Like other lawmakers and U.S. officials, Berman lauded Egypt’s security forces for maintaining security during the last 18 days, during which hundreds of thousands of citizens have taken to the streets calling for Mubarak to step down.
 
“With a few exceptions, the military has shown restraint,” Berman told The Hill. “They have been the defender of stability.”

In a statement, Berman said Egypt's democratic transition will happen "if and only if" the military plays what he called a "constructive role."
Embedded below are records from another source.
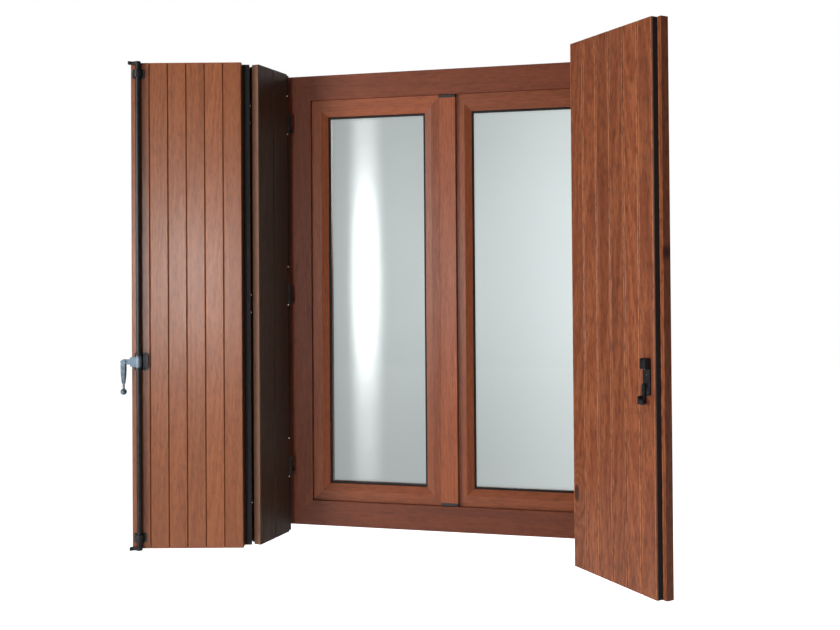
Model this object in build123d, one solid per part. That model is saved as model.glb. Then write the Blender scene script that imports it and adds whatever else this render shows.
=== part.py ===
# Two-sash window in its frame, with a four-leaf folding board shutter.
# Millimetres. X runs along the frame, Y into the building, Z up.
# The origin is the middle of the frame's underside, so the outside face looks towards -Y.
# The pose at rest is half open: both pairs of leaves are swung out of the window.

import os

from build123d import *

# Frame
FRAME_WIDTH = 1016.0
FRAME_HEIGHT = 1400.0
FRAME_DEPTH = 70.0
FRAME_FACE = 77.0
REBATE_FACE = 60.0
STOP_DEPTH = 10.0
FIXING_HOLE_RADIUS = 4.0
FIXING_COUNT = 3
FIXING_SPACING = 500.0
EDGE_EASE = 1.5

# Sashes
SASH_GAP = 4.0
SASH_SETBACK = 12.0
SASH_DEPTH = 68.0
SASH_FLAT = 43.0
SASH_BEVEL = 21.0
BEVEL_DROP = 9.0
GLAZING_LIP = 6.0
LIP_COVER = 11.0
OVERLAP_REACH = 14.0
OVERLAP_DEPTH = 9.0
MEETING_GAP = 16.0
PANE_THICKNESS = 4.0
PANE_SPACING = 16.0
PANE_EDGE_GAP = 3.0
GASKET_THICKNESS = 2.0
GASKET_SHOW = 11.0
SPACER_WIDTH = 7.0
BEAD_BEVEL = 8.0

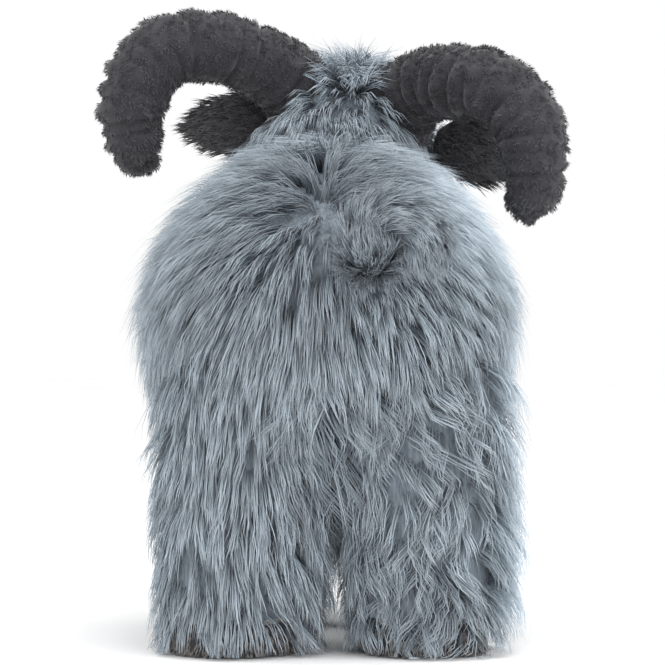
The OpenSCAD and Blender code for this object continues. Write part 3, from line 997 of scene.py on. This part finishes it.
@dataclass
class Neck:
    """The neck's stuffed core, which runs up and forward through the neck seam."""

    radius: float = 72 * MM + HIDE_LIFT
    start: float = -120 * MM
    end: float = 60 * MM

    def __post_init__(self) -> None:
        """Takes the seam's middle and the neck's direction from the head's joint."""
        joint = next(j for j in frame["joints"] if j["name"] == "head_turn")
        self.seam = np.array(joint["pos_m"], float)
        self.way = unit(np.array(joint["axis"], float))

    def form(self, start: float, end: float) -> Form:
        """Returns the neck's form between two distances from the seam, towards the head."""
        s = np.linspace(start, end, 24)[:, None]
        return Form(self.seam + s * self.way, np.full(24, self.radius))

    def covers(self, points: Array) -> Array:
        """Tells which points lie inside the neck."""
        rel = points - self.seam
        s = rel @ self.way
        gap = np.linalg.norm(rel - s[:, None] * self.way, axis=1)
        return (gap < self.radius) & (s > self.start) & (s < self.end)


# ---------------------------------------------------------------- head


@dataclass
class Head:
    """The head on its neck seam: turned to its right and leant over, with a coat up to the muzzle line."""

    turn: float = 13.0
    lean: float = 6.5
    nose_slope: float = 25.0
    skull: tuple[float, float, float] = (0.0, -52.0, 47.0)
    muzzle_start: float = 46 * MM
    outline: tuple = (
        (0, -70), (34, -64), (58, -40), (68, -5), (64, 30), (52, 62), (43, 92), (37, 118), (23, 134), (0, 139),
    )

    def __post_init__(self) -> None:
        """Sets the head's rest turn about the neck seam."""
        self.neck = Neck()
        turn = Matrix.Rotation(math.radians(-self.turn), 3, "Z") @ Matrix.Rotation(math.radians(-self.lean), 3, "Y")
        self.axes = np.array(turn)
        slope = math.radians(self.nose_slope)
        self.middle = self.to_row(np.array(self.skull))
        self.nose_way = self.axes @ np.array([0, -math.cos(slope), -math.sin(slope)])
        self.crown_way = self.axes @ np.array([0, -math.sin(slope), math.cos(slope)])
        self.side_way = self.axes @ np.array([1.0, 0, 0])

    def to_row(self, seam_mm: Array) -> Array:
        """Turns places measured from the neck seam in the upright head, in mm, into the model's frame."""
        return self.neck.seam + (np.asarray(seam_mm) * MM) @ self.axes.T

    def form(self, proud: float, low: float, high: float) -> Form:
        """Returns the head's round form along the nose line, between two distances from the skull's middle."""
        profile = curve_through(np.array(self.outline, float), 5) * MM
        h = profile[:, 1]
        grown = profile[:, 0] + proud
        h = (h - h.mean()) * (1 + 2 * proud / (h.max() - h.min())) + h.mean()
        stations = np.linspace(max(low, h.min()), min(high, h.max()), 48)
        radii = np.interp(stations, h, grown)
        radii[np.isclose(stations, h.min()) | np.isclose(stations, h.max())] = 0.5 * MM
        return Form(self.middle + stations[:, None] * self.nose_way, radii, side=self.side_way)

    def station(self, points: Array) -> Array:
        """Returns how far along the nose line each point lies."""
        return (points - self.middle) @ self.nose_way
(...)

"Having now taken power, the military should be encouraged to relinquish that power at the earliest practicable time to an empowered, civilian-led transitional government that incorporates a broad spectrum of opposition figures," he said.
 
Rep. Joe Barton (R-Texas), also a Foreign Affairs Committee member, called Mubarak’s ouster a “military coup,” but quickly added this prediction: “It will probably be OK for a while.”
 
During a committee hearing Thursday, Republican and Democratic members described an either-or proposition: The U.S. could back the military or the Muslim Brotherhood, an Islamist group that is officially banned in Egypt. Panel members said it appeared to them those are the only two groups powerful and organized enough to assume control in Egypt.
 
Deputy Secretary of State James Steinberg said while the Egyptian military “has an important role to play, we expect … what we expect from a military in any democratic society: that the military supports civil society.”
 
He then added: “It is not for the military to run the government.”
 
Anthony Cordesman of the Washington-based Center for Strategic and International Studies said U.S. officials should avoid putting too much support behind the military.
 
“The military is in no way unified” for a number of reasons, Cordesman said. Over the last few years, the “status and incomes of those ranging from captains to colonels has fallen — and that could be a problem.”
 
But Sen. Bill Nelson (D-Fla.), a member of the Intelligence Committee, told MSNBC on Friday that the military’s new role gives him “reasons to be hopeful that this will not turn into a radial Islamic state.”
 
Some lawmakers have been forceful this week in warning the administration about the ramifications of the Brotherhood grabbing power there.
 
Steinberg said repeatedly during the Thursday hearing that the Obama administration hopes a multitude of pro-democracy groups and individuals will have a hand both in a transitional regime and a new government once elections are held.
 
Even as the news of Mubarak’s fall from power and the military’s ascension was still fresh, Rep. Susan Davis (D-Calif.) on Friday said she has no worries about it taking over.
 
“The military there gives the Egyptian people a feeling of security and stability,” Davis said. “And the fact that the Pentagon, that our military officials have been talking and planning with them is probably a good thing."
 
To that end, the Pentagon is increasingly mum about senior U.S. officials’ discussions with their Egyptian counterparts, even as they have maneuvered into power.
 
After somewhat regular conversations in the early days of the revolution, Defense Secretary Robert Gates and Joint Chiefs Chairman Adm. Mike Mullen reportedly did not talk to their Egyptian counterparts for several days.
 
But those talks have resumed, though details remain sketchy.
 
"Secretary Gates spoke with Field Marshal [Mohamed] Tantawi again last night,” Pentagon spokesman Geoff Morrell said in a Friday e-mail. “It was his fifth phone conversation with the Egyptian defense minister since the situation in Egypt began.”
 
Mullen “spoke briefly last night” with his Egyptian counterpart, Lt. Gen. Sami Enan, according to Capt. John Kirby, Mullen's spokesman.
 
In a Friday statement, Sen. John McCain (R-Ariz.), Armed Services Committee ranking member, said the military will play a “critical role.” But he did offer some forward-looking advice for Egyptian military leaders.
 
“The Egyptian people are demanding a meaningful and irreversible transition to democracy,” McCain said, “and I urge the Egyptian military to faithfully support and secure the coming process of political change in Egypt."